Earlier in the hearing, former Democratic National Committee finance
chair Beth Dozoretz appeared briefly before the committee. Connecticut
Republican Christopher Shays read to her from a January 10, 2001
e-mail from an associate of Rich's to Quinn. "DR [Rich's former
wife Denise] called from Aspen," the e-mail began. "Her friend B
[Dozoretz] who is with her got a call today from potus
who said he was impressed by JQ's [Quinn's] last letter and
that he wants to do it and is doing all possible to turn around
the WH counsels."
Shays asked Dozoretz why she discussed the Rich case with the president.
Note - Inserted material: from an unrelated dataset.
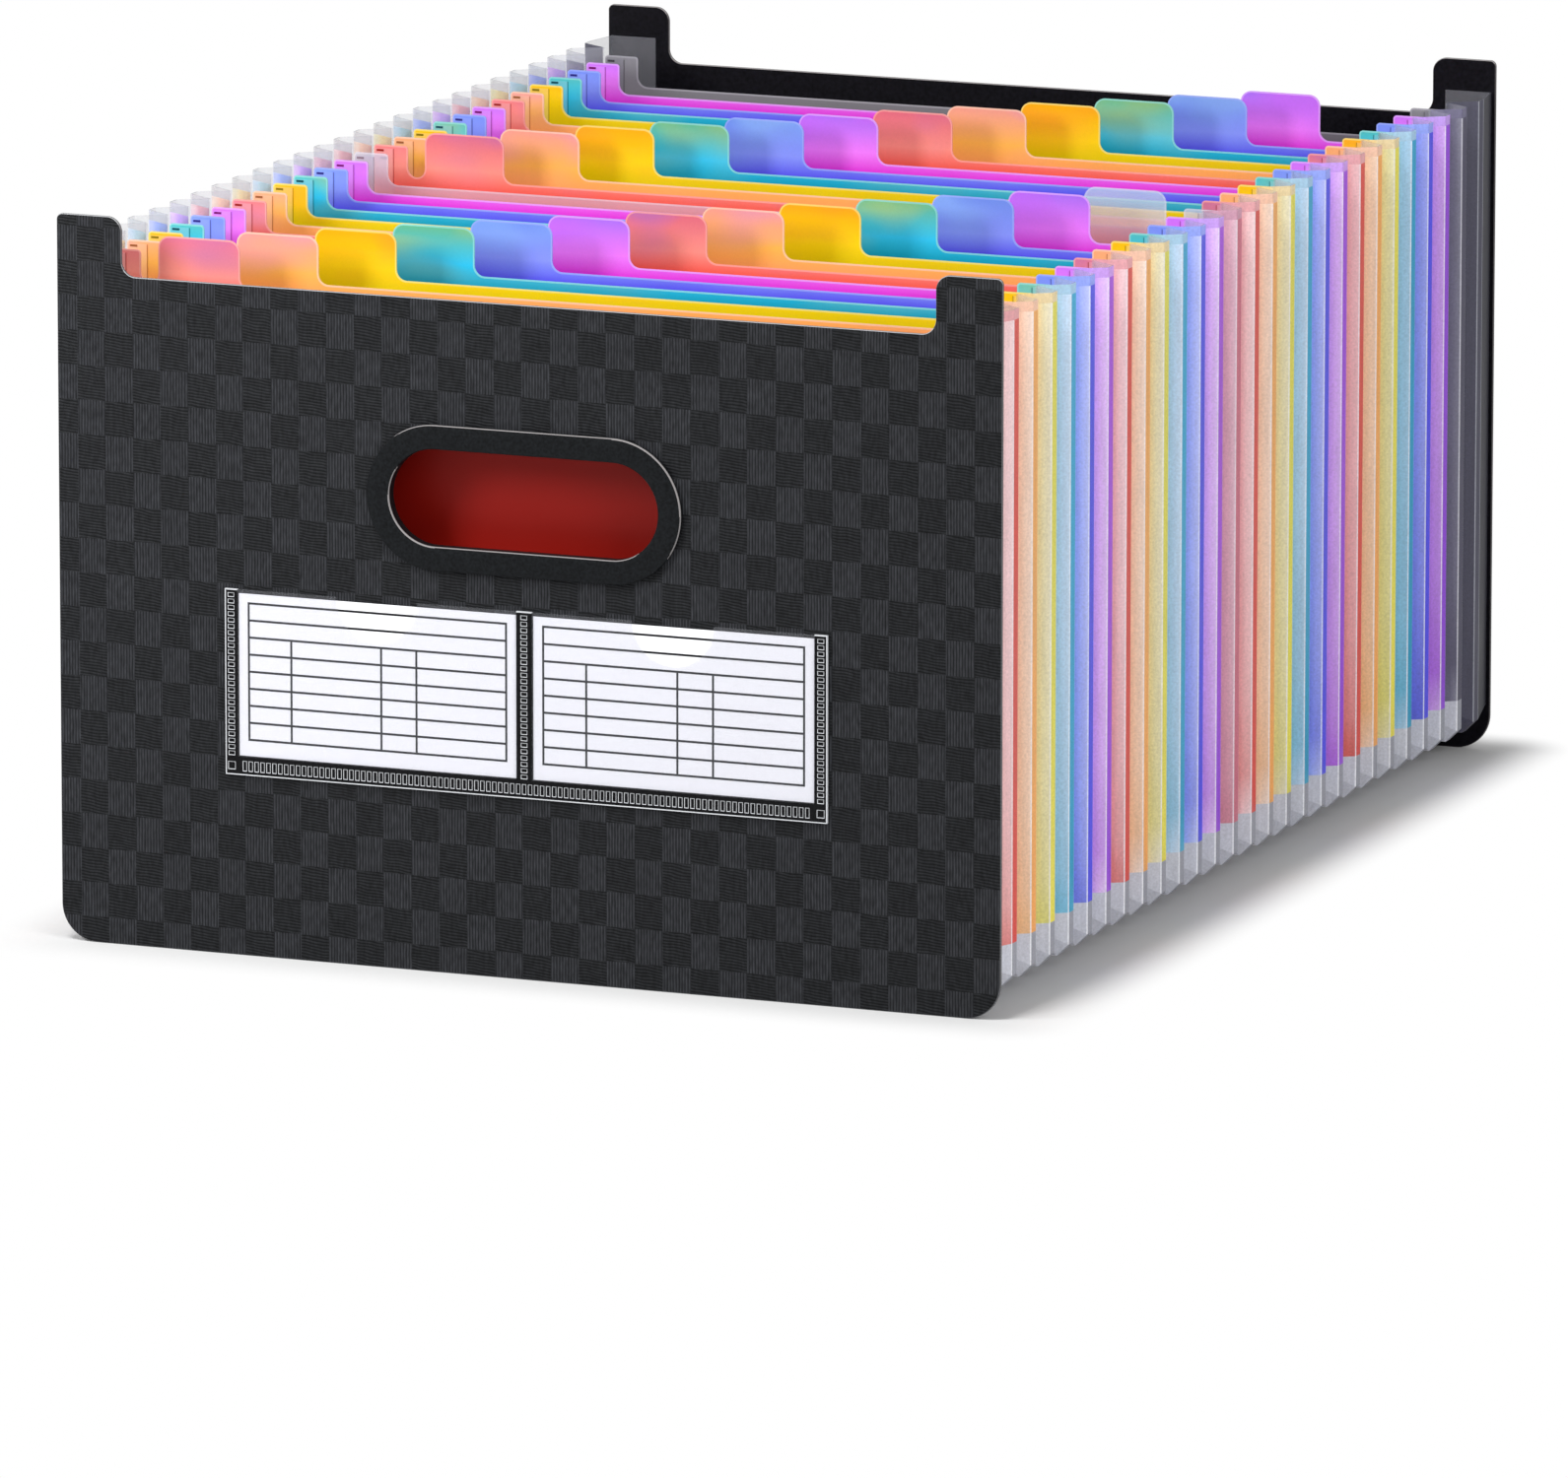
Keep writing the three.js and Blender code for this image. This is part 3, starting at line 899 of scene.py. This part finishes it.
@dataclass
class Handle:
    """The moulded hand grip and the ring that holds it behind the cover."""

    rim_width: float = 8 * MM
    sleeve_wall: float = 1 * MM
    rim_thickness: float = 1.6 * MM
    edge_radius: float = 0.45 * MM
    end_steps: int = 40
    lit_side: float = 0.2
    highlight_level: float = 0.8
    sharp_degrees: float = 60.0
    smooth_degrees: float = 40.0

    def build(self) -> None:
        """Sweeps the section round the slot and finishes the grip and the ring."""
        shape = Shape("handle_grip", "edge", copied=False)
        low, high, bm = shape.low, shape.high, shape.bm
        reach = high.x - (high.z - low.z) / 2
        right, left = (Vector((side * reach, 0.0, (low.z + high.z) / 2)) for side in (1, -1))
        ring = self.section(bm, right)
        for centre, next_centre in ((right, left), (left, right)):
            spun = bmesh.ops.spin(
                bm, geom=ring, cent=centre, axis=(0, 1, 0), dvec=(0, 0, 0),
                angle=math.pi, steps=self.end_steps, use_merge=False, use_duplicate=False)
            edges = [item for item in spun["geom_last"] if isinstance(item, BMEdge)]
            moved = bmesh.ops.extrude_edge_only(bm, edges=edges)["geom"]
            ends = [item for item in moved if isinstance(item, BMVert)]
            bmesh.ops.translate(bm, verts=ends, vec=next_centre - centre)
            ring = ends + [item for item in moved if isinstance(item, BMEdge)]
        bmesh.ops.remove_doubles(bm, verts=bm.verts[:], dist=NEAR)
        bmesh.ops.recalc_face_normals(bm, faces=bm.faces[:])
        rounded = shape.bevel(shape.sharp_edges(self.sharp_degrees), self.edge_radius, segments=4)
        front = low.y + self.rim_thickness / 2
        # Painted highlight on the rounded edges of the front rim that face right or up.
        for face in bm.faces:
            lit = face.normal.x + face.normal.z > self.lit_side and face.calc_center_median().y < front
            painted_highlight = self.highlight_level if face in rounded and lit else 0.0
            shape.paint([face], painted_highlight, painted_highlight, painted_highlight)
        plastic = material("Moulded grip plastic", GrainedPlastic(
            linear(0x101214), roughness=0.46, grain_scale=1100.0, speckle=2.6, specular=0.1))
        shape.replace_node("hand_grip", plastic, self.smooth_degrees)
        finish_node("handle_ring", plastic)

    def section(self, bm: BMesh, centre: Vector) -> list[BMVert | BMEdge]:
        """Draws the grip's section above the right end's centre.

        Args:
            bm: The mesh to draw in.
            centre: Centre of the half-round end.

        Returns:
            The section's vertices and edges.
        """
        low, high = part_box("handle_grip")
        outer = (high[2] - low[2]) / 2
        inner = outer - self.rim_width
        wall = inner + self.sleeve_wall
        behind = low[1] + self.rim_thickness
        outline = [(low[1], inner), (low[1], outer), (behind, outer), (behind, wall),
                   (high[1], wall), (high[1], inner)]
        verts = [bm.verts.new((centre.x, y, centre.z + radius)) for y, radius in outline]
        return verts + [bm.edges.new(pair) for pair in zip(verts, verts[1:] + verts[:1])]


@dataclass
class LabelPocket:
    """The clear label pocket with its weld marks, and the two ruled cards behind it."""

    side_weld: float = 4.4 * MM
    middle_weld: float = 5.4 * MM
    bottom_weld: float = 6.1 * MM
    border_line: float = 0.35 * MM
    mark_pitch: float = 2.1 * MM
    mark_width: float = 1.45 * MM
    mark_proud: float = 0.12 * MM
    mark_wall: float = 0.26 * MM
    mark_sink: float = 0.8
    mark_tone: float = 0.9
    bottom_mark: float = 0.28
    upright_mark: float = 0.26
    corner_mark: float = 0.3
    line_width: float = 0.72 * MM
    line_thickness: float = 0.04 * MM
    row_pitch: float = 5.66 * MM
    form_rows: int = 8
    header_rows: int = 2
    form_side_margin: float = 3.5 * MM
    form_top_margin: float = 3.1 * MM
    form_width: float = 90 * MM
    column_places: tuple[float, ...] = (14.9 * MM, 46.4 * MM, 58.7 * MM)

    def build(self) -> None:
        """Makes the pocket film with its weld marks, and both cards with their rules."""
        shape = Shape("label_pocket", "zone")
        low, high = shape.low, shape.high
        middle = self.middle_weld / 2
        side, floor = high.x - self.side_weld, low.z + self.bottom_weld
        border, foot, head = (
            high.x - self.border_line, low.z + self.border_line, high.z - self.border_line)
        shape.cut(0, [-border, -side, -middle, middle, side, border])
        shape.cut(2, [foot, floor, head])
        for face in shape.bm.faces:
            x, z = abs(face.calc_center_median().x), face.calc_center_median().z
            on_line = x > border or z < foot or z > head and not middle <= x <= side
            shape.paint([face], float(on_line), 0.0, float(middle < x < side and z > floor))
        self.add_weld_marks(shape, middle, side, floor)
        shape.replace_node("label_pocket_film", material("Clear label film", LabelFilm()))
        for node in ("label_card_left", "label_card_right"):
            finish_node(node, material("White card", CardStock()))
            self.rule_card(node)

    def add_weld_marks(self, shape: Shape, middle: float, side: float, floor: float) -> None:
        """Presses small sunken oblongs into the film: a row, three columns and two corner squares.

        Args:
            shape: The film.
            middle: Half width of the middle weld.
            side: Where each window ends, from the middle.
            floor: Height of the windows' bottom.
        """
        low, high = shape.low, shape.high
        half = self.mark_width / 2
        bottom = low.z + self.bottom_weld / 2
        corner = self.side_weld * self.corner_mark
        count = int((2 * side - self.mark_pitch) / self.mark_pitch)
        places = [
            ((index - (count - 1) / 2) * self.mark_pitch, bottom, half, self.bottom_weld * self.bottom_mark)
            for index in range(count)]
        for x in (-(high.x + side) / 2, 0.0, (high.x + side) / 2):
            for index in range(int((high.z - floor) / self.mark_pitch)):
                z = floor + (index + 0.5) * self.mark_pitch
                places.append((x, z, self.side_weld * self.upright_mark, half))
            if abs(x) > middle:
                places.append((x, bottom, corner, corner))
        deep = (low.y - self.mark_proud, low.y + self.mark_proud / 2)
        for x, z, half_width, half_height in places:
            faces = shape.block((x - half_width, x + half_width), deep, (z - half_height, z + half_height))
            shape.paint(faces, self.mark_tone, 0.0, 0.0)
            top = min(faces, key=lambda face: face.calc_center_median().y)
            bmesh.ops.inset_individual(
                shape.bm, faces=[top], thickness=self.mark_wall, depth=-self.mark_proud * self.mark_sink)
            shape.paint([top], 0.0, 0.0, 0.0)

    def rule_card(self, node: str) -> None:
        """Prints a ruled form on one card as a thin layer of ink.

        Args:
            node: The card's CAD node.
        """
        shape = Shape(node, copied=False)
        low, high = shape.low, shape.high
        left, right = low.x + self.form_side_margin, high.x - self.form_side_margin
        top = high.z - self.form_top_margin
        half = self.line_width / 2
        levels = [top - row * self.row_pitch for row in range(self.form_rows + 1)]
        bars = [((left - half, right + half), (z - half, z + half)) for z in levels]
        scale = (right - left) / self.form_width
        columns = [(left + place * scale, self.header_rows) for place in self.column_places]
        for x, first in [(left, 0), (right, 0)] + columns:
            for upper, lower in zip(levels[first:], levels[first + 1:]):
                bars.append(((x - half, x + half), (lower + half, upper - half)))
        for across, up in bars:
            shape.block(across, (low.y - self.line_thickness, low.y), up)
        shape.add_piece(f"{node}_rules", material("Printing ink", PrintInk()))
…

"Upon the advice of my counsel, I respectfully decline to answer
that question," Dozoretz said, citing her Fifth Amendment right
against self-incrimination. Shays asked whether she would refuse
to answer all questions on those grounds. She said yes.
Georgia
Republican Bob Barr asked Dozoretz whether she would at least tell
the committee whether she intends to cooperate with the criminal
investigation being conducted by federal prosecutors in New York.
She declined to answer that, too.
On
another topic, the committee released information casting doubt
on one of Quinn's main arguments in favor of the Rich pardon. On
February 8, Quinn testified that he was frustrated at the "intransigence"
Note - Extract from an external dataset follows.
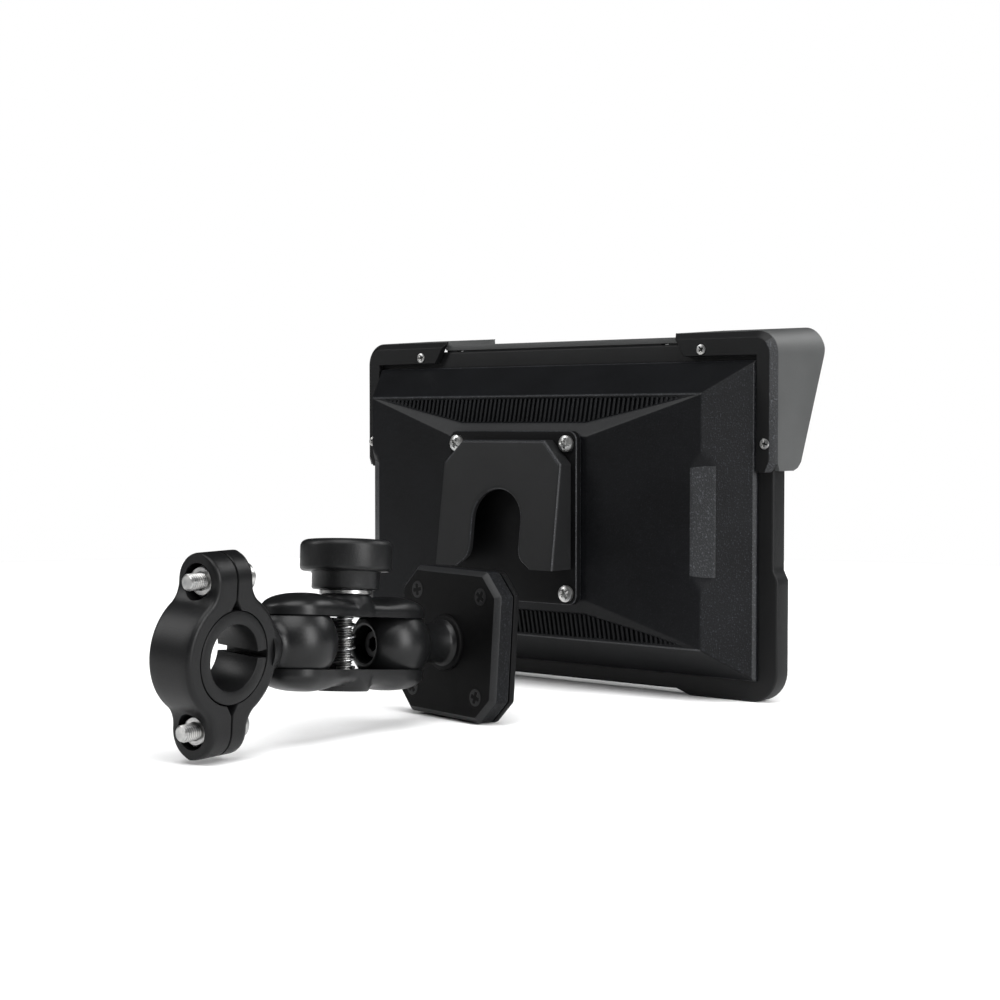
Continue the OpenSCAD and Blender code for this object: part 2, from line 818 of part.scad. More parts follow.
front_bezel();
rear_shell();
cover_glass();
panel_gasket();
lcd_panel();
lcd_frame();
main_board();
board_screws();
speaker();
cable_socket();
key_board();
key(1);  // key_1
key(2);  // key_2
key(3);  // key_3
key(4);  // key_4
key(5);  // key_5
key(6);  // key_6
sunshade();
sunshade_screws();
dock_bracket();
bracket_screws();
arm_lower();
arm_bolt();
arm_spring();
arm_upper();
arm_washer();
knob();
knob_insert();
ball_plate();
plate_ball();
plate_ball_screw();
backing_plate();
plate_screws();
clamp_body();
clamp_ball();
clamp_ball_screw();
clamp_sleeve();
clamp_cap();
clamp_nut(1);  // clamp_nut_top
clamp_nut(-1);  // clamp_nut_bottom
clamp_bolt(1);  // clamp_bolt_top
clamp_bolt(-1);  // clamp_bolt_bottom
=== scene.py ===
import json
import math

import bmesh
import bpy
import numpy as np
from mathutils import Euler, Matrix, Vector


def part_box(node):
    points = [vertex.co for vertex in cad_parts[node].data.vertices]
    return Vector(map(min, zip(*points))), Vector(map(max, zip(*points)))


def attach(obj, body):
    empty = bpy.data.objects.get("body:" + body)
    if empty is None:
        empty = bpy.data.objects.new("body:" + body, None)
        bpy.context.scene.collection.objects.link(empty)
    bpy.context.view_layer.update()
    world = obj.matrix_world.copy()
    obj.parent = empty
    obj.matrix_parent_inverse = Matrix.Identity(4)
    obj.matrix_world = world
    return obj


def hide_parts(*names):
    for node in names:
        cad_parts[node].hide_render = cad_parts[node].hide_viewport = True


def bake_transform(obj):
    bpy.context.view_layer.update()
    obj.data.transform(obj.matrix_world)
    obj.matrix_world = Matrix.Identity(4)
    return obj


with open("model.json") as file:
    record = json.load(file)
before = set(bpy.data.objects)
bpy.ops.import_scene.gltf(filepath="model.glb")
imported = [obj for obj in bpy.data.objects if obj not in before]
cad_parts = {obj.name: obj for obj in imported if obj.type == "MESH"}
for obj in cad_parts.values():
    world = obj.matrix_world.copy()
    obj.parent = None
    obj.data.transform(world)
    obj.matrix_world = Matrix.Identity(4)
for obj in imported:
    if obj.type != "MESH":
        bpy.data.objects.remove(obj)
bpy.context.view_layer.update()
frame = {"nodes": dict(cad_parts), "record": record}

record = frame["record"]
joints = {j["name"]: j for j in record["behaviour"]["joints"]}
mounts = {m["name"]: m for m in record["mounts"]}
mm = 0.001


def say(stage):
    print("scene:", stage, flush=True)


# Every piece is worked out in millimetres in the frame of its own item, then placed.
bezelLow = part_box("front_bezel")[0]
standHeight = 2.0                      # the corner bumpers lift the frame by this much
armTurn = (-6.0, -3.0, 5.3)            # turns of the three loose items, in degrees
plateTurn = (-3.3, 0.7, -9.5)
clampTurn = (0.6, 4.4, 4.0)


# A 4x4 that turns by the given degrees about X, Y, then Z and moves to origin (metres), from millimetres.
def placing(origin, turn):
    turned = Euler([math.radians(a) for a in turn], "XYZ").to_matrix().to_4x4()
    return np.array(Matrix.Translation(Vector(origin)) @ turned @ Matrix.Scale(mm, 4))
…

of federal prosecutors in New York who, Quinn said, were unwilling
to discuss the case with Rich. Quinn also testified that the prosecutors'
use of RICO, the racketeering statute, was the "sledgehammer" that
resulted in Rich's decision not to return to the United States to
face charges.
Now it appears that prosecutors were not as inflexible as Quinn
contended. In his opening statement, committee chairman Dan Burton
announced that in 1999 the government offered to drop the RICO charges
against Rich if he would return to the U.S. to face trial. E-mails
between members of the Rich team indicate that prosecutors also
agreed to set a bail for Rich in advance so he would not have to
worry about being incarcerated before trial. Rich refused the government's
offer.
The committee also released information suggesting that the campaign
to win a pardon for Rich began significantly earlier than was previously
known. The idea was referred to in a February 10, 2000 e-mail from
Avner Azulay, one of Rich's top advisers to Robert Fink, the New
York lawyer. The e-mail discussed strategies to follow in the case
and concluded, "The present impasse leaves us with only one other
option: the unconventional approach which has not yet been tried
and which I have been proposing all along." That "unconventional
approach" was apparently the pardon initiative.
The next month, on March 18, 2000, Azulay again e-mailed Fink. "We
are reverting to the idea discussed with Abe [Anti-Defamation League
head Abraham Foxman]," the e-mail said, "which is to send DR [Denise
Rich] on a 'personal' mission to NO1. with a well-prepared script."
Congressional investigators believe "NO1." refers to the president.
Quinn testified that he had no recollection of any such discussion,
but he did not rule out the idea of early pardon discussions. "It
is entirely possible that...everyone of us involved in this thought
out loud with each other," Quinn testified. "It is possible that
we were involved in a conversation where someone said, 'You know,
we're going to have to try a pardon one of these days.'"
Finally, committee lawyers are preparing to examine the donor records
of the Clinton library. On Wednesday, Burton's lawyers saw a list
of approximately 150 people and companies who have given or pledged
at least $5,000 to the library. The next step, which will take place
on Friday, will be for them to see the amounts of those donations
and the dates they were given.
Because of their long and painstakingly detailed investigation of
the campaign finance scandal, experts on Burton's staff are familiar
with the names of most people who have given large sums of money
to the Democratic party and Clinton-related causes over the years.
Congressional sources say there are some unfamiliar names on the
library donor list. Investigators will want to find out who those
people are and whether they gave their own money to the library.